When I do this at home, I start by naming the obvious devices in the router app: phones, laptops, tablets, TVs, consoles, printers, smart speakers, cameras, and anything plugged into Ethernet. Then the weird entries become much easier to investigate. A mystery device is less scary when you can narrow it down to “probably the old Chromecast in the spare room”.
Step 7: Disable Remote Management
Remote management allows you to access your router admin panel from outside your home network. Unless you have a specific reason for this, it should be off. Find it in the Administration or Security section and make sure it is disabled.
While you are in that part of the settings, also look for WPS. WPS is the push-button or PIN-based pairing feature that lets devices join without typing the full Wi-Fi password. It was convenient years ago, but I would turn it off on a modern family network. The normal password route is safer and only mildly more annoying.
Step 8: Change the Network Name Sensibly
Your Wi-Fi network name, or SSID, does not need to identify your family, address, router model, or broadband provider. Avoid names like SmithFamilyWiFi, Number42, or BT-Hub-ABCD if you can. You do not need to be paranoid or theatrical about it; just choose something boring that does not reveal anything useful.
Do not hide the network name. Hidden SSIDs sound more secure than they are, and they can make devices behave awkwardly. A visible network with WPA2/WPA3 and a strong password is the sensible target.
Step 9: Retire Old Smart Devices
The weakest thing on a family network is often not the laptop or phone. It is the forgotten smart plug, old baby monitor, cheap camera, or no-name gadget that has not had a firmware update in years. If a device has an app that no longer works, a manufacturer that has vanished, or firmware that cannot be updated, think carefully about whether it still deserves a place on your network.
This is where the guest network helps. I do not mind a cheap smart bulb being a bit dim in the security department if it is isolated from laptops, phones, and anything with personal files. I do mind it sitting on the same network as everything important.
My 30-Minute Home Wi-Fi Security Checklist
If you only have half an hour, do this in order:
- Change the router admin password.
- Turn on router firmware auto-updates if available.
- Set Wi-Fi security to WPA3 or WPA2-AES.
- Change the main Wi-Fi password if it has been widely shared.
- Create a guest network for visitors and smart home devices.
- Disable remote management and WPS.
- Check the connected-device list and rename the devices you recognise.
That list will not make you invincible, but it removes the easy mistakes. For a normal home, that is the aim: reduce the obvious risks without turning family Wi-Fi into a part-time job.
Common Problems and Fixes
I cannot log into the router admin panel. Triple-check the IP address. If your ISP provided the router, the login details might be different from the standard ones — check their support page for your specific router model.
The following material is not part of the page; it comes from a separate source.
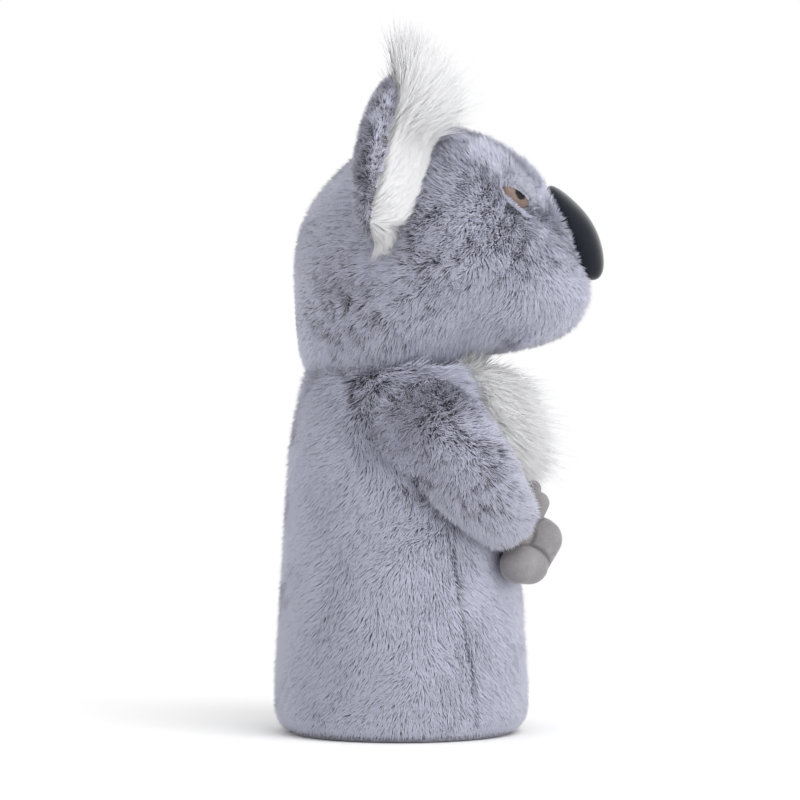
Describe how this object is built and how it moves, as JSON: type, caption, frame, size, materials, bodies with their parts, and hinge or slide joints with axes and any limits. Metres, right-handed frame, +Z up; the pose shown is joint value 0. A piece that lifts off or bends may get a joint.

I changed the Wi-Fi password and now cannot connect. You will need to reconnect each device manually with the new password. On most devices, go to Wi-Fi settings, tap the network name, select Forget, then reconnect with the new password.
My router does not have WPA3. WPA2-AES is acceptable. If your router is more than 5 or 6 years old, it may be worth upgrading — not just for security reasons but for performance with modern devices.
The Family Angle
The guest network tip is particularly relevant if you have teenagers who have friends round regularly. You can give the guest network password freely and change it occasionally without affecting your main network or your own devices.
For families with young children and smart home devices — baby monitors, connected toys, smart speakers — the IoT isolation approach is worth taking seriously. Some older connected toys have had documented security issues. Keeping them on a separate network from the devices that hold your sensitive data is simple and effective.
It is also worth having a brief conversation with older kids about not sharing the main Wi-Fi password. Not because you distrust them, but because they will share it with friends who will share it further, and eventually you have no idea who has access to your main network.